The most significant barrier for the utility-scale battery industry is accurately valuing the multitude of services that batteries provide to the grid. Utility-scale batteries do not generate electricity or direct revenue. However, the efficiency, resiliency, transmission, and other valuable ancillary services they do offer are not typically assigned a dollar value. Instead, single metrics are used, which fail to account for the wide array of benefits that batteries provide. In the past five years, new federal and regional policies have updated electricity market structures, which allow utilities to monetize the benefits of energy storage. As a result, battery markets are growing rapidly in some regions.
The utilities located in the PJM Interconnection have become national leaders in energy storage due to PJM’s early adoption of an energy storage valuation methodology. In 2014, approximately two-thirds of all energy storage installed in the United States was located in the PJM territory. This success is due to PJM’s quick implementation of FERC’s Order 755, which creates a market for frequency regulation with a pay for performance premium for storage. As part of a larger mission to formally define the revenue streams for energy storage at the federal level, FERC has issued several orders to create fair treatment (Orders 1000 and 792) and proper compensation (Orders 755 and 784) for energy storage assets. Moving forward, utilities within PJM are planning to increase their investments in energy storage: more than 500 megawatts (MW) of storage are in the pipeline, five times the amount currently installed.
Oregon’s lawmakers recently passed legislation (HB 2193) that requires the utilities commission to create valuation guidelines that include all the benefits of storage. The law states that each of the following parameters should be included: (1) deferred investment in electricity generation, transmission, or distribution, (2) reduced need for supply during peak demand, (3) improved reliability of transmission systems, (4) improved integration of renewables, (5) reduced greenhouse gas emissions, and (6) reduced portfolio variable power costs. Additionally, public utilities are required to procure at least one energy storage system capable of storing 5 megawatts per hour by 2020. The utilities may recover all costs (including above-market costs) incurred in the procurement through rates.

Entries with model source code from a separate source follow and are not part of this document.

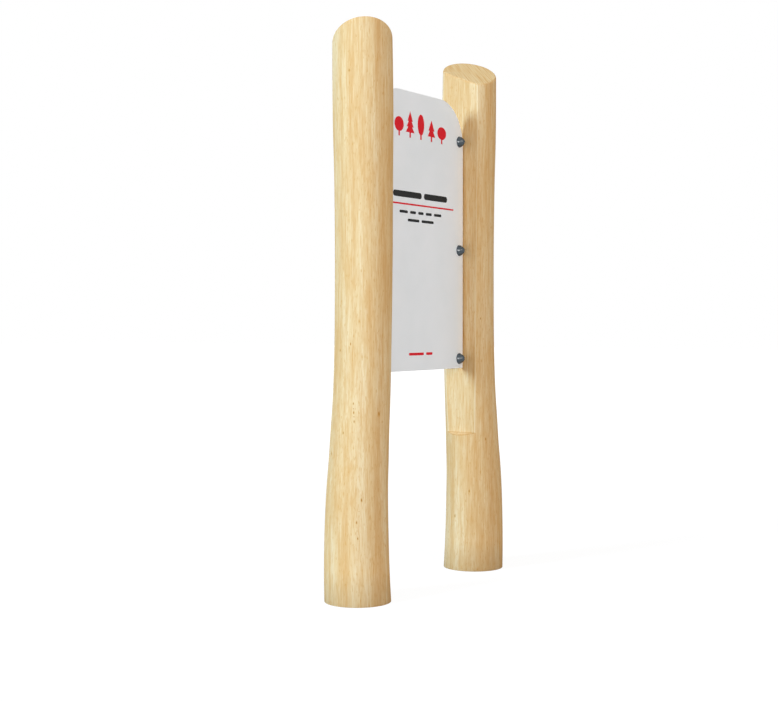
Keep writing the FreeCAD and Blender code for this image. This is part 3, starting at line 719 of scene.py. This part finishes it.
def capTree():
    # A row of domes, hollow inside, with a small rounded skirt at the foot
    tree = newTree("capRow", capSizes)
    given = addNode(tree, "NodeGroupInput").outputs
    steps = cap["steps"]
    grid = addNode(tree, "GeometryNodeMeshGrid", (1, 1, cap["columns"] + 1, 2 * steps + 2))
    across = addNode(tree, "ShaderNodeSeparateXYZ", (grid.outputs["UV Map"],))
    angle = addNode(tree, "ShaderNodeMath", (across, 2 * math.pi), operation="MULTIPLY")
    row = addNode(tree, "ShaderNodeMath", (across.outputs["Y"], 2 * steps + 1), operation="MULTIPLY")
    outer = addNode(tree, "ShaderNodeMapRange", (row, 0, steps, 0, 1))
    inner = addNode(tree, "ShaderNodeMapRange", (row, steps + 1, 2 * steps + 1, 0, 1))
    share = addNode(tree, "ShaderNodeMath", (outer, inner), operation="SUBTRACT")
    inside = addNode(tree, "ShaderNodeMath", (row, steps + 0.5), operation="GREATER_THAN")
    thinner = addNode(tree, "ShaderNodeMath", (inside, cap["wall"]), operation="MULTIPLY")
    radius = addNode(tree, "ShaderNodeMath", (given["Radius"], thinner), operation="SUBTRACT")
    height = addNode(tree, "ShaderNodeMath", (given["Height"], thinner), operation="SUBTRACT")
    fall = addNode(tree, "ShaderNodeMath", (share, cap["power"]), operation="POWER")
    fall = addNode(tree, "ShaderNodeMath", (1, fall), operation="SUBTRACT")
    height = addNode(tree, "ShaderNodeMath", (height, fall), operation="MULTIPLY")
    skirt = addNode(tree, "ShaderNodeMath", (radius, cap["skirt"]), operation="SUBTRACT")
    radius = addNode(tree, "ShaderNodeMath", (radius, share), operation="MULTIPLY")
    radius = addNode(
        tree, "ShaderNodeMath", (radius, skirt, cap["skirtEase"]), operation="SMOOTH_MIN"
    )
    cosine = addNode(tree, "ShaderNodeMath", (angle,), operation="COSINE")
    sine = addNode(tree, "ShaderNodeMath", (angle,), operation="SINE")
    x = addNode(tree, "ShaderNodeMath", (cosine, radius), operation="MULTIPLY")
    z = addNode(tree, "ShaderNodeMath", (sine, radius), operation="MULTIPLY")
    z = addNode(tree, "ShaderNodeMath", (z, given["Facing"]), operation="MULTIPLY")
    y = addNode(tree, "ShaderNodeMath", (height, given["Facing"]), operation="MULTIPLY")
    place = addNode(tree, "ShaderNodeCombineXYZ", (x, y, z))
    dome = addNode(tree, "GeometryNodeSetPosition", {"Geometry": grid, "Position": place})
    dome = addNode(tree, "GeometryNodeMergeByDistance", {"Geometry": dome, "Distance": cap["weld"]})
    dome = addNode(tree, "GeometryNodeSetShadeSmooth", (dome,))
    line = addNode(
        tree, "GeometryNodeMeshLine",
        {"Count": given["Count"], "Start Location": given["First"], "Offset": given["Last"]},
        mode="END_POINTS",
    )
    row = addNode(tree, "GeometryNodeInstanceOnPoints", {"Points": line, "Instance": dome})
    real = addNode(tree, "GeometryNodeRealizeInstances", (row,))
    painted = addNode(tree, "GeometryNodeSetMaterial", {0: real, "Material": capMaterial})
    addNode(tree, "NodeGroupOutput", (painted,))
    return tree


tree = capTree()
for side in ("left", "right"):
    for face, facing in (("front", -1.0), ("rear", 1.0)):
        name = side + "_" + face + "_caps"
        low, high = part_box(name)
        radius = (high.x - low.x) / 2
        seat = high.y if facing < 0 else low.y
        sizes = {
            **capSizes,
            "First": Vector((low.x + radius, seat, low.z + radius)),
            "Last": Vector((low.x + radius, seat, high.z - radius)),
            "Radius": radius,
            "Height": high.y - low.y,
            "Facing": facing,
        }
        piece = runTree(tree, side + face.title() + "Caps", sizes)
        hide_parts(name)
print("bolt caps in place")

# Edges rounded on the pieces whose CAD shape is sharp: material, slot and width in millimetres
steelMaterial = turnedStainless()
zincMaterial = dippedZinc()
rounding = {
    "sign_panel": (greyLaminate(), "printed_board", 0.8),
    "red_graphics": (satinVinyl("redVinyl", film["red"]), "red_film", 0.04),
    "black_graphics": (satinVinyl("blackVinyl", film["black"]), "black_film", 0.04),
    "left_bracket": (zincMaterial, "zinc_steel", 0.5),
    "right_bracket": (zincMaterial, "zinc_steel", 0.5),
    "left_coach_screws": (zincMaterial, "zinc_steel", 0.4),
    "right_coach_screws": (zincMaterial, "zinc_steel", 0.4),
    "left_coach_washers": (zincMaterial, "zinc_steel", 0.3),
    "right_coach_washers": (zincMaterial, "zinc_steel", 0.3),
}
# How a copy is merged and rounded: points closer than this become one, faces within the flat angle
# join, and edges sharper than the sharp one are rounded. The flat faces keep their own normals.
edges = {
    "weld": 0.001 * mm,
    "flatAngle": math.radians(1),
    "sharpAngle": math.radians(40),
    "segments": 2,
    "flatness": 100,
}


def isShared(edge):
    # Whether an edge in the film's front or back has more than two faces
    start, end = edge.verts
    return len(edge.link_faces) > 2 and abs(start.co.y - end.co.y) < edges["weld"]


def removeInnerWalls(work):
    # The solids of the film touch, and the walls where they meet are inside the piece.
    # Cuts at the level of each underside give neighbours the same corners, so that they
    # share the edges of such a wall.
    bmesh.ops.dissolve_limit(work, angle_limit=edges["flatAngle"], verts=[], edges=work.edges)
    facingDown, acrossFilm = -0.99, 0.5
    undersides = [face for face in work.faces if face.normal.z < facingDown]
    for level in sorted({round(face.verts[0].co.z, 6) for face in undersides}):
        everything = work.verts[:] + work.edges[:] + work.faces[:]
        bmesh.ops.bisect_plane(
            work, geom=everything, dist=edges["weld"], plane_co=(0, 0, level), plane_no=(0, 0, 1)
        )
    bmesh.ops.remove_doubles(work, verts=work.verts, dist=edges["weld"])
    walls = [face for face in work.faces if abs(face.normal.y) < acrossFilm]
    inner = [face for face in walls if any(isShared(edge) for edge in face.edges)]
    bmesh.ops.delete(work, geom=inner, context="FACES")


def roundedCopy(node, material, width):
    # A merged copy of a CAD node with its sharp edges rounded
    first, *rest = node.split("_")
    name = first + "".join(word.title() for word in rest)
    mesh = nodes[node].data.copy()
    mesh.materials.clear()
    mesh.materials.append(material)
    work = bmesh.new()
    work.from_mesh(mesh)
    if node.endswith("graphics"):
        removeInnerWalls(work)
    bmesh.ops.remove_doubles(work, verts=work.verts, dist=edges["weld"])
    bmesh.ops.dissolve_limit(work, angle_limit=edges["flatAngle"], verts=work.verts, edges=work.edges)
    for face in work.faces:
        face.smooth = True
        face.material_index = 0
    work.to_mesh(mesh)
    work.free()
    piece = bpy.data.objects.new(name, mesh)
    scene.collection.objects.link(piece)
    bevel = piece.modifiers.new("edges", "BEVEL")
    bevel.width = width
    bevel.segments = edges["segments"]
    bevel.limit_method = "ANGLE"
    bevel.angle_limit = edges["sharpAngle"]
    flatness = piece.modifiers.new("flatness", "WEIGHTED_NORMAL")
    flatness.weight = edges["flatness"]
    evaluated = piece.evaluated_get(bpy.context.evaluated_depsgraph_get())
    rounded = bpy.data.meshes.new_from_object(evaluated)
    piece.modifiers.clear()
    piece.data = rounded
    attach(piece, "root")
    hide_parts(node)
    return piece


for node, (material, slot, width) in rounding.items():
    roundedCopy(node, material, width * mm)
print("edges rounded on", len(rounding), "pieces")

# Finishes of the pieces whose CAD shape stays, by their names without the side
finishes = {
    "foot_socket": zincMaterial,
    "panel_bolts": steelMaterial,
    "front_washers": steelMaterial,
    "rear_washers": steelMaterial,
    "lock_nuts": steelMaterial,
    "front_cap_bases": capMaterial,
    "rear_cap_bases": capMaterial,
}
for name, node in nodes.items():
    material = finishes.get(name.split("_", 1)[1])
    if material:
        node.data.materials.clear()
        node.data.materials.append(material)
print("finishes given")

# Studio: pale floor, a weak all-round light that is warmer and dimmer off the sign's right end, a large
# cool softbox off its left end a little behind the board, and a larger, nearly neutral one in front.
# To the camera, the floor is its own white by floorShare, near the sign and far from it, and the share
# grows over the distances of floorFade in metres. Lit paint, with clouds in millimetres, is the rest.
studio = {
    "brightWay": Vector((-0.8, 0, 0.6)).normalized(),
    "bright": ("#FFFFFF", 0.48),
    "dim": ("#FFB070", 0.08),
    "lampAim": Vector((0, 0, 0.9)),
    "floor": "#CCCCCC",
    "floorShare": (0.8, 1.0),
    "floorFade": (2.0, 5.0),
    "floorGlow": 1.14,
    "floorCloud": 333.3,
    "floorRoughness": (0.85, 0.95),
    "floorHalf": 30.0,
    "floorLevel": -0.5 * mm,
}
# Place, width in metres, power and colour of each softbox, and whether it lights the sign or only
# glints in its glossy finishes
softboxes = {
    "sideBox": (Vector((-9.2, 3.2, 3.5)), 3.6, 1150.0, "#BFE0FF", True),
    "frontBox": (Vector((-5.1, -9.8, 4.3)), 5.6, 550.0, "#FFFBF5", True),
    "shineBox": (Vector((-9.0, -3.6, 1.4)), 2.8, 600.0, "#FFFFFF", False),
}


def addSoftbox(name, place, size, power, tone, lights):
    data = bpy.data.lights.new(name, "AREA")
    data.shape = "SQUARE"
    data.size = size
    data.energy = power
    data.color = linearColour(tone)[:3]
    lamp = bpy.data.objects.new(name, data)
    lamp.location = place
    lamp.rotation_euler = (studio["lampAim"] - place).to_track_quat("-Z", "Y").to_euler()
    lamp.visible_diffuse = lights
    scene.collection.objects.link(lamp)


def seenDirectly(tree):
    # 1 for the rays that should meet plain white: the camera's, and those mirrored or sent through glass
    path = addNode(tree, "ShaderNodeLightPath").outputs
    seen = path["Is Camera Ray"]
    for kind in ("Is Glossy Ray", "Is Transmission Ray"):
        seen = addNode(tree, "ShaderNodeMath", (seen, path[kind]), operation="MAXIMUM")
    return seen


def addWorld():
    world = bpy.data.worlds.new("studio")
    world.use_nodes = True
    tree = world.node_tree
    tree.nodes.clear()
    way = addNode(tree, "ShaderNodeTexCoord").outputs["Generated"]
    facing = addNode(tree, "ShaderNodeVectorMath", (way, studio["brightWay"]), operation="DOT_PRODUCT")
    share = addNode(tree, "ShaderNodeMapRange", (facing.outputs["Value"], -1, 1, 0, 1))
    dim, bright = (
        [channel * power for channel in linearColour(tone)]
        for tone, power in (studio["dim"], studio["bright"])
    )
    light = addNode(tree, "ShaderNodeMix", {0: share, 6: dim, 7: bright}, data_type="RGBA").outputs[2]
    light = addNode(
        tree, "ShaderNodeMix", {0: seenDirectly(tree), 6: light, 7: (1, 1, 1, 1)}, data_type="RGBA"
    ).outputs[2]
    sky = addNode(tree, "ShaderNodeBackground", {"Color": light, "Strength": 1.0})
    addNode(tree, "ShaderNodeOutputWorld", (sky,))
    scene.world = world


def addFloor():
    # The lit paint is enough to show a faint shadow in the white
    material, tree = newMaterial("paleFloor")
    here = addNode(tree, "ShaderNodeTexCoord").outputs["Object"]
    scale = 1 / studio["floorCloud"] / mm
    cloud = addNode(tree, "ShaderNodeTexNoise", {"Vector": here, "Scale": scale, "Detail": 2})
    rough = addNode(tree, "ShaderNodeMapRange", (cloud, *noiseRange, *studio["floorRoughness"]))
    paint = addNode(
        tree, "ShaderNodeBsdfDiffuse", {"Color": linearColour(studio["floor"]), "Roughness": rough}
    )
    glow = addNode(tree, "ShaderNodeEmission", {"Color": (1, 1, 1, 1), "Strength": studio["floorGlow"]})
    away = addNode(tree, "ShaderNodeVectorMath", (here,), operation="LENGTH").outputs["Value"]
    share = addNode(tree, "ShaderNodeMapRange", (away, *studio["floorFade"], *studio["floorShare"]))
    share = addNode(tree, "ShaderNodeMath", (share, seenDirectly(tree)), operation="MULTIPLY")
    mixed = addNode(tree, "ShaderNodeMixShader", (share, paint, glow))
    addNode(tree, "ShaderNodeOutputMaterial", (mixed,))
    mesh = bpy.data.meshes.new("floor")
    half, level = studio["floorHalf"], studio["floorLevel"]
    corners = [(-half, -half, level), (half, -half, level), (half, half, level), (-half, half, level)]
    mesh.from_pydata(corners, [], [(0, 1, 2, 3)])
    mesh.materials.append(material)
    floor = bpy.data.objects.new("floor", mesh)
    scene.collection.objects.link(floor)


# Camera: where the photograph was taken from, found by matching the posts and the board
view = {
    "place": Vector((-3.2524, -2.0342, 0.7361)),
    "heading": math.radians(33.291),
    "pitch": math.radians(-1.271),
    "focalPixels": 1370,
    "imageWidth": 778,
    "sensorWidth": 36,
    "clipEnd": 200,
}


def addCamera():
    data = bpy.data.cameras.new("camera")
    data.sensor_width = view["sensorWidth"]
    data.lens = view["focalPixels"] / view["imageWidth"] * view["sensorWidth"]
    data.clip_end = view["clipEnd"]
    camera = bpy.data.objects.new("camera", data)
    camera.location = view["place"]
    camera.rotation_euler = (math.pi / 2 + view["pitch"], 0, view["heading"] - math.pi / 2)
    scene.collection.objects.link(camera)
    scene.camera = camera


for name, box in softboxes.items():
    addSoftbox(name, *box)
addWorld()
addFloor()
addCamera()
scene.view_settings.view_transform = "Standard"
print("studio and camera in place")
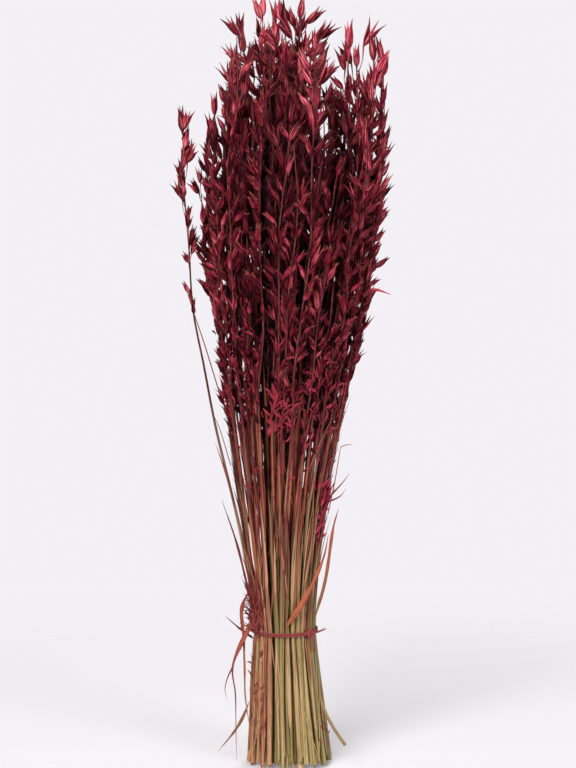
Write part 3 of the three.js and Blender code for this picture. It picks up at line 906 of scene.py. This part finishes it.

Using lessons learned from other states, state legislators could direct the state public utilities commission to establish a proper valuation method for the use of utility-scale batteries. To do this, the commission could use FERC’s orders and resources developed by industry experts as guides. Given the complexity of energy storage, the commission could actively engage industry experts to assist in this process.
With a new valuation method, a state’s utilities commission could determine whether adding utility-scale batteries to the in-state grid is economically and technically feasible. If deemed feasible, the commission could require that utilities include utility-scale batteries in their Integrated Resource Plans (IRPs). The IRP process would demonstrate the use-cases where batteries are a more cost-effective investment than other resources. The commission could also issue specific guidelines for utilities to request permission to deploy batteries outside of the IRP process. By establishing a valuation model for batteries, policymakers could send a market signal to utility-scale battery manufacturers that the state is ripe for investment.